Sarah likes to work, even though she could be excused for wanting to slow down a bit after such a wonderful career.

“Going grey early weirdly helped my career. I think it may have opened the age range for me more.”

“I’m not working flat out,” she tells. “I have a nice, good amount of work, which keeps me engaged and interested, and as long as I can remember the lines, I’ll be fine! The great catastrophe for actors is losing your memory, but I enjoy working and the challenge of it, but I’m careful with what I take on and I’m fortunate enough to be able to do that.”

Sarah points out that throughout her career there has been a degree of timing and good fortune to many aspects of it. When her three children were small, she made the decision to give up theatre acting, which kept her away at nights.

“It became more logistically feasible to direct because it didn’t require the same level of internal focus that performances as an actor might require, which is exclusive and a circumstance not necessarily very good for running alongside being a mum.”

Sarah returned to acting in 2007 at the Melbourne Theatre Company, and has been busy working in theatre, film and television ever since.

She says her role in the New Zealand movie Rain, for which she won the Best Actress award at the Nokia New Zealand Film Awards in 2001, helped to kick-start her career on screen as it was very well received in Australia and made a big impact.

In Under the Vines, Sarah’s character Marissa is a gorgeous, glamorous woman with a sheen of grey straight hair, cut into a long bob. And it is this head of hair that Sarah credits with getting her a lot of work.

“Going grey early weirdly helped my career. I think it may have opened the age range for me more.”

Her decision to go grey came when she developed a grey stripe and spent a lot of time at her hairdresser’s getting the other bits dyed to blend in. “Then my hairdresser pointed out that I really didn’t need to keep doing that and it looked fine the way it was, so I said okay – it was a lot cheaper!

“After that, when I signed up for a role, the production team started saying they liked the grey and to leave it, and then they started instructing me not to touch the grey in my hair before I turned up,” recalls Sarah. “It was in the contract – I couldn’t dye my hair! There was no big plan to go grey, it just unfolded.”

As a woman with curly hair, Sarah does point out that the immaculately straight bob she wears as Marissa is nothing like how she usually looks, especially in Auckland’s humid summers.

“That really is far too much maintenance for me.”

Sarah keeps in touch with her Heavenly Creatures co-stars Melanie Lynskey (centre) and Kate Winslet.
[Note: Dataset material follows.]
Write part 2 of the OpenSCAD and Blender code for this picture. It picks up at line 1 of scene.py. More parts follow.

Sarah has been acting since the late ’70s and winning awards for her work throughout her career, but is mostly remembered for her role in Heavenly Creatures, which was based on a notorious 1954 Christchurch murder. Directed by Sir Peter Jackson, Sarah won Best Supporting Actress at the New Zealand Film and Television Awards in 1995. Sarah portrayed Honora Parker, who is murdered by her daughter Pauline (played by Melanie Lynskey) and Juliet Hulme (Kate Winslet).
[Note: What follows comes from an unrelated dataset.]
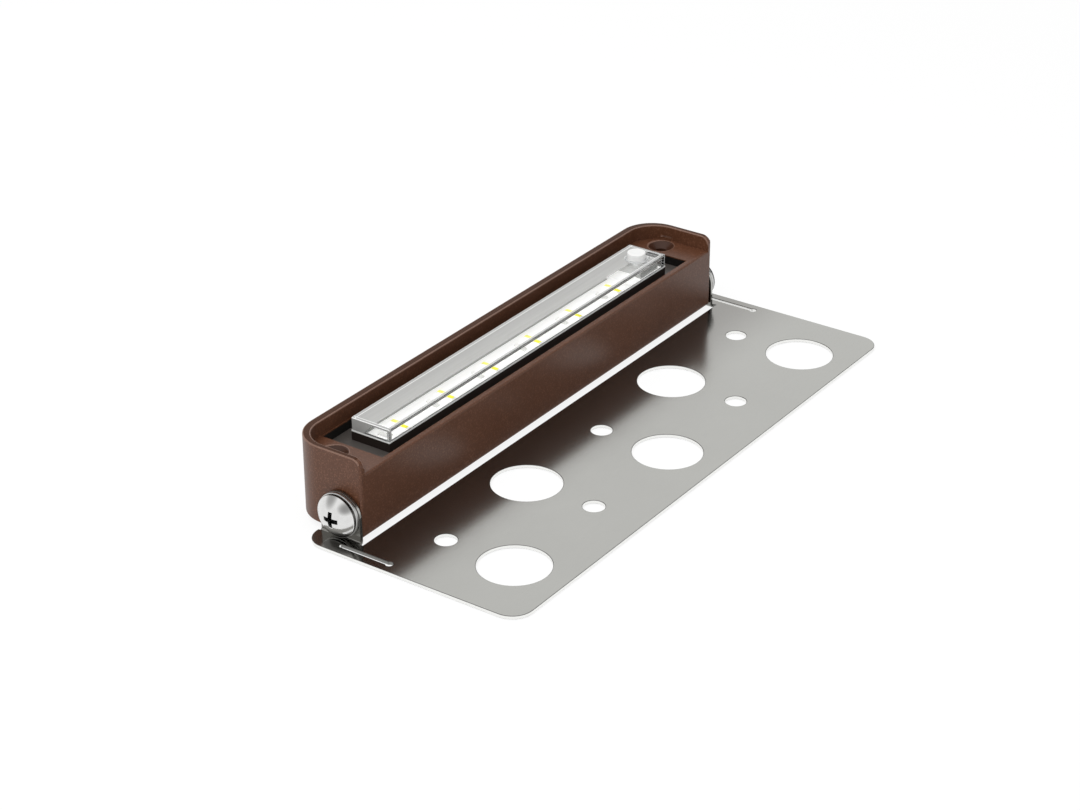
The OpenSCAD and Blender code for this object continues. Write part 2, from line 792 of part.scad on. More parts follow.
module cable_grommet() {
    color([0.06, 0.06, 0.06]) translate([inlet[0], inlet[1], 0]) difference() {
        union() {
            translate([0, 0, under_z]) cylinder(d = grommet_d, h = floor_t + flange_t + collar_h);
            translate([0, 0, hollow_z]) cylinder(d = flange_d, h = flange_t);
        }
        translate([0, 0, under_z - past]) cylinder(d = cable_hole_d, h = floor_t + flange_t + collar_h + 2 * past);
    }
}

mounting_plate();
housing();
pivot_screw_left();
pivot_screw_right();
head_washer_left();
head_washer_right();
side_washer_left();
side_washer_right();
potting();
lens_carrier();
carrier_screws();
lens_gasket();
lens();
led_board();
leds();
led_resistors();
reflector();
switch_board();
switch_frame();
tact_switch();
push_button();
button_seal();
driver_board();
inductor();
capacitor();
rectifier();
driver_chip();
surge_absorber();
lead_wires();
cable_grommet();
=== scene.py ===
import math

import bmesh
import bpy
import numpy as np
from mathutils import Matrix, Vector


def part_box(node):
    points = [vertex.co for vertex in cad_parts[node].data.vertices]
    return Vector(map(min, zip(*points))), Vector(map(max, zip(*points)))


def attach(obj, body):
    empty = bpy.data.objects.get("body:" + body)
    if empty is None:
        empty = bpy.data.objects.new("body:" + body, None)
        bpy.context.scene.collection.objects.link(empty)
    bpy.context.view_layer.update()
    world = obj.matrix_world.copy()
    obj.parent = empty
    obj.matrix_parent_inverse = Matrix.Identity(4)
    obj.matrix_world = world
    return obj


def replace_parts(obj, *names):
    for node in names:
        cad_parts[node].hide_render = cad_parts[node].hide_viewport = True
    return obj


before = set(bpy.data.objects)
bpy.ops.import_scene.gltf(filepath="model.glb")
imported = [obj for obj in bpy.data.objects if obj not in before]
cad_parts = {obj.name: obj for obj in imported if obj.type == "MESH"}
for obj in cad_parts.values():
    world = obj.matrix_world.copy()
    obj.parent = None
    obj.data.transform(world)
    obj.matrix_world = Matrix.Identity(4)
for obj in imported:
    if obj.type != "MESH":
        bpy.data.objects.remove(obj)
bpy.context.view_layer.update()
mm = 0.001


# shader maths: a wire is one output of a node, and sums of wires make the Math nodes
class Wire:
    def __init__(self, nodes, socket):
        self.nodes = nodes
        self.socket = socket

    def maths(self, operation, *values):
        return self.nodes.node("ShaderNodeMath", {"operation": operation}, dict(enumerate(values)))

    def other(self, name):  # another output of the same node
        return Wire(self.nodes, self.socket.node.outputs[name])

    def least(self, other): return self.maths("MINIMUM", self, other)
    def most(self, other): return self.maths("MAXIMUM", self, other)
    def __add__(self, other): return self.maths("ADD", self, other)
    def __radd__(self, other): return self.maths("ADD", other, self)
    def __sub__(self, other): return self.maths("SUBTRACT", self, other)
    def __rsub__(self, other): return self.maths("SUBTRACT", other, self)
    def __mul__(self, other): return self.maths("MULTIPLY", self, other)
    def __rmul__(self, other): return self.maths("MULTIPLY", other, self)
    def __truediv__(self, other): return self.maths("DIVIDE", self, other)
    def __rtruediv__(self, other): return self.maths("DIVIDE", other, self)
    def __pow__(self, other): return self.maths("POWER", self, other)
    def __abs__(self): return self.maths("ABSOLUTE", self)
    def __gt__(self, other): return self.maths("GREATER_THAN", self, other)
    def __lt__(self, other): return self.maths("LESS_THAN", self, other)


class Nodes:
    # the nodes of one material or of the world
    def __init__(self, tree):
        self.tree = tree

    # any node: its type, its settings, then the values or links of its sockets
    def node(self, kind, settings=None, sockets=None, output=0):
        made = self.tree.nodes.new(kind)
        for name, value in (settings or {}).items():
            setattr(made, name, value)
        for name, value in (sockets or {}).items():
            self.feed(made.inputs[name], value)
        return Wire(self, made.outputs[output])

    def feed(self, socket, value):
        if isinstance(value, Wire):
            self.tree.links.new(value.socket, socket)
        elif socket.type == "RGBA":
            socket.default_value = (*value, 1)
        else:
            socket.default_value = value

    def whiteRays(self):  # 1 or more for camera, glossy and see-through rays
        rays = self.node("ShaderNodeLightPath")
        mirrored = rays.other("Is Glossy Ray") + rays.other("Is Transmission Ray")
        return rays.other("Is Camera Ray").most(mirrored)


class Paint(Nodes):
    # one material, made node by node, with its Principled shader ready
    def __init__(self, name, **constants):
        self.material = bpy.data.materials.new(name)
        self.material.use_nodes = True
        super().__init__(self.material.node_tree)
        self.shader = self.tree.nodes["Principled BSDF"]
        self.set(**constants)

    def set(self, **values):
        for name, value in values.items():
            self.feed(self.shader.inputs[name.replace("_", " ")], value)
        return self

    def blend(self, share, second):
        # the Principled shader gives way to a second one by a share, and the result becomes the surface
        first = Wire(self, self.shader.outputs[0])
        return self.surface(self.node("ShaderNodeMixShader", {}, {0: share, 1: first, 2: second}))

    def surface(self, wire):
        self.feed(self.tree.nodes["Material Output"].inputs["Surface"], wire)
        return wire

    def place(self, stretch=(1, 1, 1)):
        where = self.node("ShaderNodeTexCoord", output="Object")
        return self.node("ShaderNodeMapping", {}, {"Vector": where, "Scale": stretch})

    def axes(self, where):
        parts = self.node("ShaderNodeSeparateXYZ", {}, {0: where})
        return [parts.other(axis) for axis in "XYZ"]

    def noise(self, where, scale, detail=2.0, roughness=0.5):
        return self.node("ShaderNodeTexNoise", {}, {
            "Vector": where, "Scale": scale, "Detail": detail, "Roughness": roughness})

    def spread(self, wire, low, high, outLow=0.0, outHigh=1.0):
        return self.node("ShaderNodeMapRange", {"interpolation_type": "SMOOTHSTEP"}, {
            "Value": wire, "From Min": low, "From Max": high, "To Min": outLow, "To Max": outHigh})

    def mark(self, name):  # a value that the mesh carries itself
        return self.node("ShaderNodeAttribute", {"attribute_name": name}, output=2)

    def mix(self, factor, first, second):
        return self.node("ShaderNodeMix", {"data_type": "RGBA"}, {0: factor, 6: first, 7: second}, output=2)

    def bump(self, height, strength, distance):
        return self.set(Normal=self.node("ShaderNodeBump", {}, {
            "Height": height, "Strength": strength, "Distance": distance}))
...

It was a first feature film role for Kate and Melanie, and Sarah has stayed in touch with both actors for the past 26 years, particularly Kate.

“Haven’t they both done amazingly?” she says, adding proudly, “I thought Mare of Easttown was a terrific piece of work from Kate.”

In Covid times, the need for actors to move from location to location has become jeopardised, but Sarah says it is now feasible for actors such as herself and others like Sam Neill to base themselves in New Zealand and still perform offshore.

“When I first went to England in the late ’80s as a young actor, the idea was that you got rid of your New Zealand accent and any sense of history. You removed all that in order to become English, to get work and make your way. If you disappeared back to New Zealand that was a bad move because you were gone off Planet Real, which was in the Northern Hemisphere.

“But all that started to change in the ’90s when it really didn’t matter where you were, and actors started to move in all sorts of directions for work.”

Sarah has more projects lined up in Australia, but one thing is for sure – those grandchildren mean she won’t be straying far from home for very long.